■ Instructions to follow ■
Reproduce all of the data exactly, with no line skipped.

■ Dataset excerpt ■
════════════════════

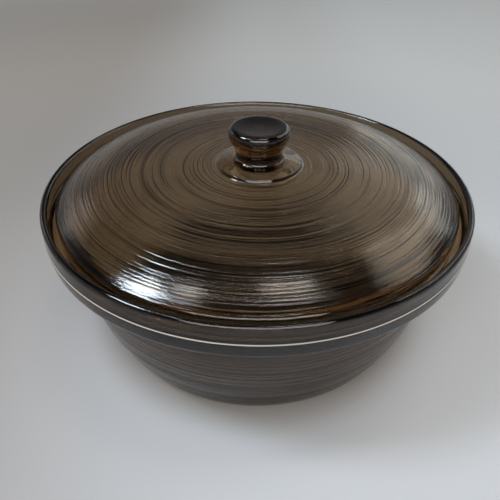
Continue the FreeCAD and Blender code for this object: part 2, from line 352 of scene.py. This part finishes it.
def turned(name, outline, rings, material, node):
    """A solid of glass made by turning its outline about the Z axis."""
    vertices, carried = turned_surface(outline, rings)
    corners, sizes = turned_faces(len(vertices))
    mesh = bpy.data.meshes.new(name)
    mesh.vertices.add(len(vertices))
    mesh.vertices.foreach_set("co", vertices.astype(np.float32).ravel())
    mesh.loops.add(len(corners))
    mesh.loops.foreach_set("vertex_index", corners.astype(np.int32))
    mesh.polygons.add(len(sizes))
    mesh.polygons.foreach_set("loop_start", (np.cumsum(sizes) - sizes).astype(np.int32))
    mesh.polygons.foreach_set("use_smooth", np.ones(len(sizes), bool))
    for attribute, values in carried.items():
        layer = mesh.attributes.new(attribute, "FLOAT", "POINT")
        layer.data.foreach_set("value", values.astype(np.float32))
    mesh.update(calc_edges=True)
    mesh.validate()
    mesh.materials.append(material)
    piece = bpy.data.objects.new(name, mesh)
    bpy.context.scene.collection.objects.link(piece)
    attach(piece, "root")
    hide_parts(node)


def wall_arc(inset=0.0):
    """Centre radius and reach of the wall's arc, which runs upright at WALL_TOP and leans in by
    WALL_LEAN down to the base: reach = (lean^2 + height^2) / (2 lean)."""
    reach = (WALL_LEAN ** 2 + WALL_TOP ** 2) / (2 * WALL_LEAN)
    return BODY - reach, reach - inset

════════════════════

■ Exercise answer ■
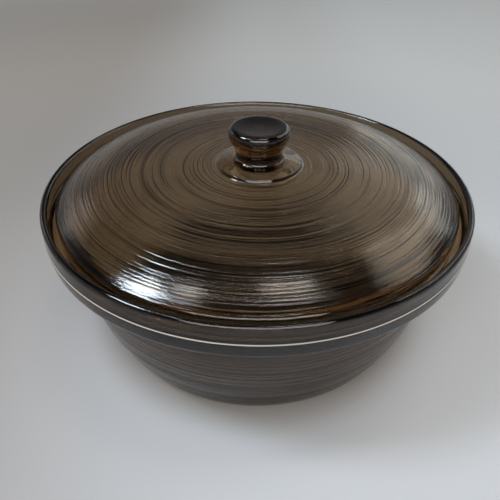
Continue the FreeCAD and Blender code for this object: part 2, from line 352 of scene.py. This part finishes it.
def turned(name, outline, rings, material, node):
    """A solid of glass made by turning its outline about the Z axis."""
    vertices, carried = turned_surface(outline, rings)
    corners, sizes = turned_faces(len(vertices))
    mesh = bpy.data.meshes.new(name)
    mesh.vertices.add(len(vertices))
    mesh.vertices.foreach_set("co", vertices.astype(np.float32).ravel())
    mesh.loops.add(len(corners))
    mesh.loops.foreach_set("vertex_index", corners.astype(np.int32))
    mesh.polygons.add(len(sizes))
    mesh.polygons.foreach_set("loop_start", (np.cumsum(sizes) - sizes).astype(np.int32))
    mesh.polygons.foreach_set("use_smooth", np.ones(len(sizes), bool))
    for attribute, values in carried.items():
        layer = mesh.attributes.new(attribute, "FLOAT", "POINT")
        layer.data.foreach_set("value", values.astype(np.float32))
    mesh.update(calc_edges=True)
    mesh.validate()
    mesh.materials.append(material)
    piece = bpy.data.objects.new(name, mesh)
    bpy.context.scene.collection.objects.link(piece)
    attach(piece, "root")
    hide_parts(node)


def wall_arc(inset=0.0):
    """Centre radius and reach of the wall's arc, which runs upright at WALL_TOP and leans in by
    WALL_LEAN down to the base: reach = (lean^2 + height^2) / (2 lean)."""
    reach = (WALL_LEAN ** 2 + WALL_TOP ** 2) / (2 * WALL_LEAN)
    return BODY - reach, reach - inset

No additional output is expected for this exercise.